List all lines of the data containing the word "Identity".

Data provided:
--------------------------------------------------
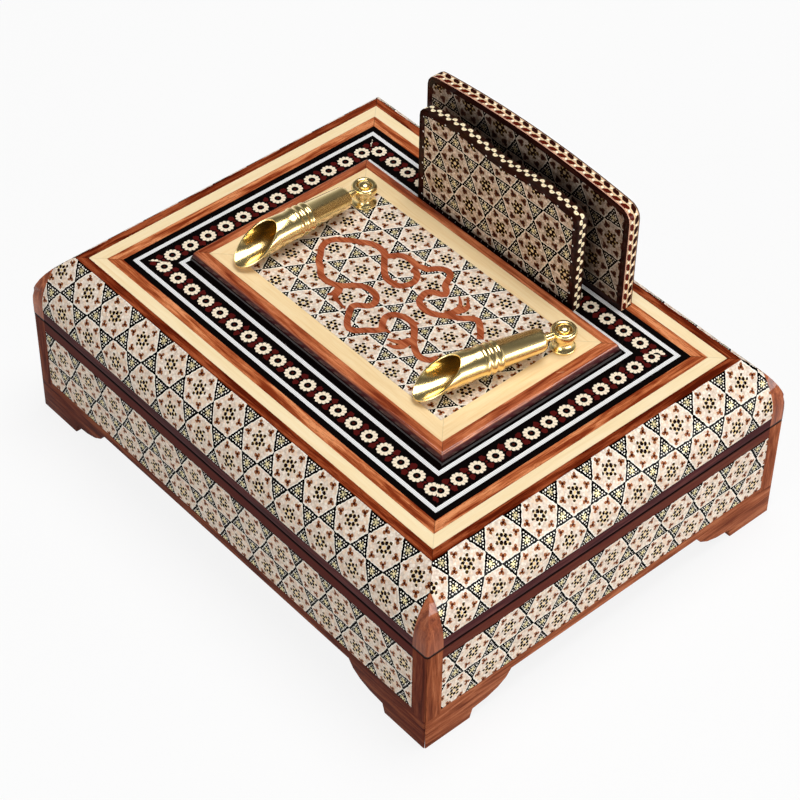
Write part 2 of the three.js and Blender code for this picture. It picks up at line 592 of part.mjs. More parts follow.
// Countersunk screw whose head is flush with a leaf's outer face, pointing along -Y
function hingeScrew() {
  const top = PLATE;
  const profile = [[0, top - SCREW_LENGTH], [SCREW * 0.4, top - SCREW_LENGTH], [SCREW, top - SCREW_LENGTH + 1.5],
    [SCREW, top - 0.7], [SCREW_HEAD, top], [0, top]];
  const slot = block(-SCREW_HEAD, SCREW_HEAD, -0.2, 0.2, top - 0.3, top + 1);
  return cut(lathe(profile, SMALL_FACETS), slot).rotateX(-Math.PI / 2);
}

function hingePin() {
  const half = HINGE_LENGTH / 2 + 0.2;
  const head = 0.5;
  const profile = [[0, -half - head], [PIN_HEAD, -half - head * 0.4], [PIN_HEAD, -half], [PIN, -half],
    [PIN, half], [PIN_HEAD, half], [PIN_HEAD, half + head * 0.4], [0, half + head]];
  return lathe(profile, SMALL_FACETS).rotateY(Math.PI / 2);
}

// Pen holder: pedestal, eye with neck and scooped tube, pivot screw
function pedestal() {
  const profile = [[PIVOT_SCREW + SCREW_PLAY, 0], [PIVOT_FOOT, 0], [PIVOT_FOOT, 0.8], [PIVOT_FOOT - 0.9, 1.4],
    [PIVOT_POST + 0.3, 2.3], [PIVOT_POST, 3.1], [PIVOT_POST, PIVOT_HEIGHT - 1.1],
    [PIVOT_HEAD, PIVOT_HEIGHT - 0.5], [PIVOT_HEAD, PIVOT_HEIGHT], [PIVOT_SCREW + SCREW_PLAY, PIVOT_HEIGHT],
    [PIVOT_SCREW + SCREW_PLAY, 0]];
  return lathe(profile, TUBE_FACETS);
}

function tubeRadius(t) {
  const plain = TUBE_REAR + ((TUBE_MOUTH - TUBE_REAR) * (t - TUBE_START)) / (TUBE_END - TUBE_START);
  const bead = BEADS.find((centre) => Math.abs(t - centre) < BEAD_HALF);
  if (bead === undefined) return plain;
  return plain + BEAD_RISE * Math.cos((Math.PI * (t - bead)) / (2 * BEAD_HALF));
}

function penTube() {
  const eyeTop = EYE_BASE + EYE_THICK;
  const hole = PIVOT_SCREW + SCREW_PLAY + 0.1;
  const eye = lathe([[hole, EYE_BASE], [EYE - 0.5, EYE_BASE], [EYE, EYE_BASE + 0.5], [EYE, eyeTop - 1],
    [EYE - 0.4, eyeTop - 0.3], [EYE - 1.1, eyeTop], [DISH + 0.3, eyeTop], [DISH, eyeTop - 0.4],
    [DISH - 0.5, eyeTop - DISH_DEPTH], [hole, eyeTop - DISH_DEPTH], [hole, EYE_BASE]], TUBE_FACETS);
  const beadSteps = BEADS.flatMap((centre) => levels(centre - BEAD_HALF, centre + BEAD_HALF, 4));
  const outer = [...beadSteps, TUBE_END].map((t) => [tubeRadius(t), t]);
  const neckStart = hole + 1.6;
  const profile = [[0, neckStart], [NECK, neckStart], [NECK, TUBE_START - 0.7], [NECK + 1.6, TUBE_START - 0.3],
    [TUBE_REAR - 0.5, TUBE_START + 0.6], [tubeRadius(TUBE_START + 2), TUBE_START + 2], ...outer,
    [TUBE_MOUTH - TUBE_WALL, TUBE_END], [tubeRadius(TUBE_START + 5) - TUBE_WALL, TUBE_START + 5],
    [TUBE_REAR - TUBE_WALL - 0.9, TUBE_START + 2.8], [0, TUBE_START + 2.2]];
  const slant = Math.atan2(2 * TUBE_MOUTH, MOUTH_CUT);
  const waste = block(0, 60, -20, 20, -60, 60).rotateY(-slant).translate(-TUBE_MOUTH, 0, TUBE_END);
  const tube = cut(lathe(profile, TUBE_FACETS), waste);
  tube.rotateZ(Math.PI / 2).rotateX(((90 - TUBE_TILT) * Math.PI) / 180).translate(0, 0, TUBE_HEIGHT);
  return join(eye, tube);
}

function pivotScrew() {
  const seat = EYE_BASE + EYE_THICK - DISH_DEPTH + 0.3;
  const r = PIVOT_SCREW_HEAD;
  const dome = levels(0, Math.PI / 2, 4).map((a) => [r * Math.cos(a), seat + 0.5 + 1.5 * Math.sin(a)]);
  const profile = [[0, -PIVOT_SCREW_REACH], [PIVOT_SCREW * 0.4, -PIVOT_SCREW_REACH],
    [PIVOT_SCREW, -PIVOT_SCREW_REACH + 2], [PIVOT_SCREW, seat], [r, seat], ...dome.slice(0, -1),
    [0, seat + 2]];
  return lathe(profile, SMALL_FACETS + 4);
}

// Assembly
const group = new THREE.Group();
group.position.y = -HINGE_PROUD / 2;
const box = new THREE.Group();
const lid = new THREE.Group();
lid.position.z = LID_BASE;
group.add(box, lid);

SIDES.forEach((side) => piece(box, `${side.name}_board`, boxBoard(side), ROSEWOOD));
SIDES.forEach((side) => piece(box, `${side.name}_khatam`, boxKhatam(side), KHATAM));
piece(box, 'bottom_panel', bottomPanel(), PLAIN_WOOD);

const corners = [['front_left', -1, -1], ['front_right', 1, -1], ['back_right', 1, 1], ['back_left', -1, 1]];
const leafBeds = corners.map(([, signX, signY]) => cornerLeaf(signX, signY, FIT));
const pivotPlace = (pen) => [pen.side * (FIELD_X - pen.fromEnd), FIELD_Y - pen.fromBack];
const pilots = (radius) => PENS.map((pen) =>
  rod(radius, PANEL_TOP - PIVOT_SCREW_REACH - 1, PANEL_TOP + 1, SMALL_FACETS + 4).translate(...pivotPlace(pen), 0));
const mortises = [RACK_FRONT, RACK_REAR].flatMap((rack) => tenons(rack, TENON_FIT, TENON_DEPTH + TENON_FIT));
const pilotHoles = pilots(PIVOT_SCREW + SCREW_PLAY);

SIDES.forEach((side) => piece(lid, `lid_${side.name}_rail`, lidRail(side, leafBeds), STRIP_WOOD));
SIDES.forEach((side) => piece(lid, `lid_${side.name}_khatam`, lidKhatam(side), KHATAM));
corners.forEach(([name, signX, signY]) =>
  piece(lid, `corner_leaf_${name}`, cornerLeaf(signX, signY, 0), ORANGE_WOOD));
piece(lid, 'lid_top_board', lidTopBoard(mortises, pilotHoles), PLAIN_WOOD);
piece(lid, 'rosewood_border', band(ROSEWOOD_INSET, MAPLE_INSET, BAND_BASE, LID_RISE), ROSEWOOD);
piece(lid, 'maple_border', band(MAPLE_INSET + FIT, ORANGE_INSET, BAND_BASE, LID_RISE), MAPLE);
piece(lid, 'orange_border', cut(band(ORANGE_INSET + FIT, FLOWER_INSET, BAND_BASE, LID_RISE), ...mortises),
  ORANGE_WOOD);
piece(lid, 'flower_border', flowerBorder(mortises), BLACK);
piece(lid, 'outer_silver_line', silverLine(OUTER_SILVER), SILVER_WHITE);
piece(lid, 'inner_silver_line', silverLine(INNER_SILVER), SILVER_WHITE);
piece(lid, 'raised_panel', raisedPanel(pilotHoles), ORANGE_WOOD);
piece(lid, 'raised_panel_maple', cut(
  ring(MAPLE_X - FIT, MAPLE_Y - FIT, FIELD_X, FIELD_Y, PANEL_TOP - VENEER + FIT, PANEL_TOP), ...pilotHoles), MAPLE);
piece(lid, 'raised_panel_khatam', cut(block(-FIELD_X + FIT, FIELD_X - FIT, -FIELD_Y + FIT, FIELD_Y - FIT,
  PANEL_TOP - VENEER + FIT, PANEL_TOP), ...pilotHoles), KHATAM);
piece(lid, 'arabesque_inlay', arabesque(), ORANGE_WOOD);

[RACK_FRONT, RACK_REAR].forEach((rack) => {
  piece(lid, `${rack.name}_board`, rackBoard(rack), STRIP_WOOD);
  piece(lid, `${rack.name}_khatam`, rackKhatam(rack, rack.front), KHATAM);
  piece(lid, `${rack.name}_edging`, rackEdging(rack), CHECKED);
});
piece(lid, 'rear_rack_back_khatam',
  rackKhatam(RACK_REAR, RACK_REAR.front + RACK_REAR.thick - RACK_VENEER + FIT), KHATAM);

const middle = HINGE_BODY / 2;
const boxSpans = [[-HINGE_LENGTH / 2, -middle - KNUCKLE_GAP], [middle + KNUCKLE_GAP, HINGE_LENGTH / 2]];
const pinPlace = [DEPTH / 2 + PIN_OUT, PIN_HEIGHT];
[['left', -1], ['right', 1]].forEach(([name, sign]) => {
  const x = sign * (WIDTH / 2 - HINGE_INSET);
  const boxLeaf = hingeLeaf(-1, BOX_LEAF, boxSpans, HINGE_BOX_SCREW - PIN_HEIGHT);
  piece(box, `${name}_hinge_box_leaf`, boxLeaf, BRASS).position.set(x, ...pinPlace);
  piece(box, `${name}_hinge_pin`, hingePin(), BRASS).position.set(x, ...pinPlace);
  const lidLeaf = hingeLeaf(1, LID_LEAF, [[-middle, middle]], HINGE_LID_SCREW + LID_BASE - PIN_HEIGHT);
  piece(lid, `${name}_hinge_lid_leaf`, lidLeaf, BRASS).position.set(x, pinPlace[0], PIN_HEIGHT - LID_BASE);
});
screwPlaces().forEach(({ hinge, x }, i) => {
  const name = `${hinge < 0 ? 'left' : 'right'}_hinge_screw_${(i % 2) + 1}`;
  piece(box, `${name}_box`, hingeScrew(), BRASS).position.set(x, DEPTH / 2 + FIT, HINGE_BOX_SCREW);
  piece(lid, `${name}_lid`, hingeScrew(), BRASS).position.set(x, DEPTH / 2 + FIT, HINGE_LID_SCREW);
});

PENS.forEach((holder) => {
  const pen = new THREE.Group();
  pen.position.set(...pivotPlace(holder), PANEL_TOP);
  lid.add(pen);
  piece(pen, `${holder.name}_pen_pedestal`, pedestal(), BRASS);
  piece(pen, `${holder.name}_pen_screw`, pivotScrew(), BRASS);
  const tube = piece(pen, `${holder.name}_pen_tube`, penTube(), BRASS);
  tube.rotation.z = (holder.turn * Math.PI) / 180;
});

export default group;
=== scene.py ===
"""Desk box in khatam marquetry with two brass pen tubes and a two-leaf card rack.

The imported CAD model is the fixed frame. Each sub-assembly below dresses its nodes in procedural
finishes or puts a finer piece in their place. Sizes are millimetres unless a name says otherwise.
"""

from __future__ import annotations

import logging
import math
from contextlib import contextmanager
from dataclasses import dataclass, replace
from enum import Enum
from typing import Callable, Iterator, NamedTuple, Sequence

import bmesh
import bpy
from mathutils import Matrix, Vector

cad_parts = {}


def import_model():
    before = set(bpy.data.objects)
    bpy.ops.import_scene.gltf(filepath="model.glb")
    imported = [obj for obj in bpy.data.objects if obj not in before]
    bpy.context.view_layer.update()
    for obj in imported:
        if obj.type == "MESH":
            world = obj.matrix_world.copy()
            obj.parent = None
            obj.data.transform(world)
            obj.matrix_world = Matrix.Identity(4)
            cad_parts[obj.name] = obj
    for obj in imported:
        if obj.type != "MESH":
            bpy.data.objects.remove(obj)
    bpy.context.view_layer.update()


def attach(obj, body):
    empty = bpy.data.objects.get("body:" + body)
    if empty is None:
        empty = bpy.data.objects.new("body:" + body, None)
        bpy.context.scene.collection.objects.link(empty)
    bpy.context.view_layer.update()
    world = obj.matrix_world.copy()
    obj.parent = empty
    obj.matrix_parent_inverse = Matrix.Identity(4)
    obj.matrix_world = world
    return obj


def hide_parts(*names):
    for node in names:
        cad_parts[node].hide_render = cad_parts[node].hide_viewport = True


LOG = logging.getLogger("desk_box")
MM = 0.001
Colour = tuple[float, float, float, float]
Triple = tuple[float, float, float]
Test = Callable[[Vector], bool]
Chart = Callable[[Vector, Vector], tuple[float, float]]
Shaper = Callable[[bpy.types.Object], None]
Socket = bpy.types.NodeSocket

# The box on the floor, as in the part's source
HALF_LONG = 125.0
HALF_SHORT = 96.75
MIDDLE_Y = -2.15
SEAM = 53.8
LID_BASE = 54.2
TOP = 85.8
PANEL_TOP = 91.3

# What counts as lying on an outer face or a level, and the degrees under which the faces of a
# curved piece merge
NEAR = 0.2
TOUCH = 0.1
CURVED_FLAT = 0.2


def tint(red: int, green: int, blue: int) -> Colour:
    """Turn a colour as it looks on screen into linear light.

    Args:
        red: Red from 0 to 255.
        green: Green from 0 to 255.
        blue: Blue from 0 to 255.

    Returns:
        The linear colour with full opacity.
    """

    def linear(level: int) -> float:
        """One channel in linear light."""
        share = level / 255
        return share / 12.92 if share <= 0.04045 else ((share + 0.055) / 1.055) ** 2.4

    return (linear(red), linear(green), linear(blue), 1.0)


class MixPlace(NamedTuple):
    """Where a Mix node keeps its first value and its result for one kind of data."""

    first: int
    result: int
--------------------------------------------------
Solution to this exercise:
            obj.matrix_world = Matrix.Identity(4)
    obj.matrix_parent_inverse = Matrix.Identity(4)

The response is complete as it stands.